Statistical Test for Feature Selection Pipelines by Selective Inference
Tomohiro Shiraishi, Tatsuya Matsukawa, Shuichi Nishino, Ichiro Takeuchi
TL;DR
This work addresses the challenge of assessing statistical significance for feature-selection pipelines that compose multiple algorithmic components for missing-value imputation, outlier detection, and feature selection. It develops a selective-inference framework that yields valid $p$-values conditioned on the pipeline’s data-driven selection, and proves finite-sample control of false positives for any pipeline configuration within a predefined class. The authors implement an auto-conditioning, line-search based method to compute selective $p$-values efficiently and demonstrate through synthetic and real-data experiments that the proposed approach outperforms naive and over-conditioned baselines in both type I error control and statistical power.

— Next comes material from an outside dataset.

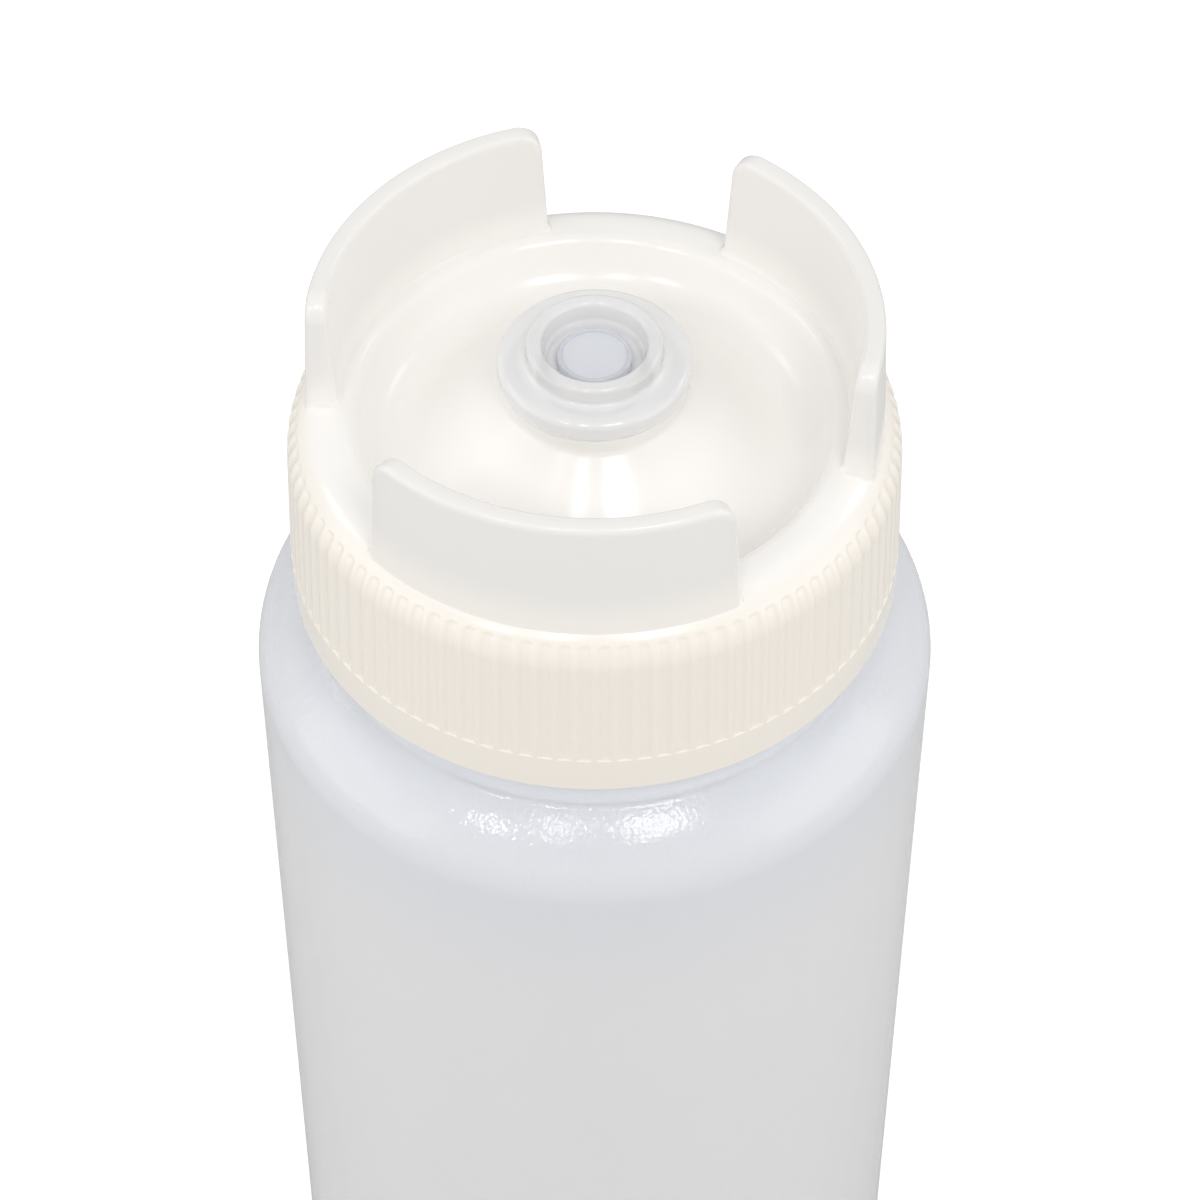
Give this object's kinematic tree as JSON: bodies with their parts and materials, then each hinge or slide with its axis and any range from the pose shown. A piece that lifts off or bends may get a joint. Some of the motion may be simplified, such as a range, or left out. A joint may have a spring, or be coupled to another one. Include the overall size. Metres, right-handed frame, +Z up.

The framework enables rigorous, reproducible inference across complex data-analysis pipelines and provides a practical tool for evaluating the reliability of pipeline-derived conclusions in linear-model settings.
Abstract
A data analysis pipeline is a structured sequence of steps that transforms raw data into meaningful insights by integrating various analysis algorithms. In this paper, we propose a novel statistical test to assess the significance of data analysis pipelines in feature selection problems. Our approach enables the systematic development of valid statistical tests applicable to any feature selection pipeline composed of predefined components. We develop this framework based on selective inference, a statistical technique that has recently gained attention for data-driven hypotheses. As a proof of concept, we consider feature selection pipelines for linear models, composed of three missing value imputation algorithms, three outlier detection algorithms, and three feature selection algorithms. We theoretically prove that our statistical test can control the probability of false positive feature selection at any desired level, and demonstrate its validity and effectiveness through experiments on synthetic and real data. Additionally, we present an implementation framework that facilitates testing across any configuration of these feature selection pipelines without extra implementation costs.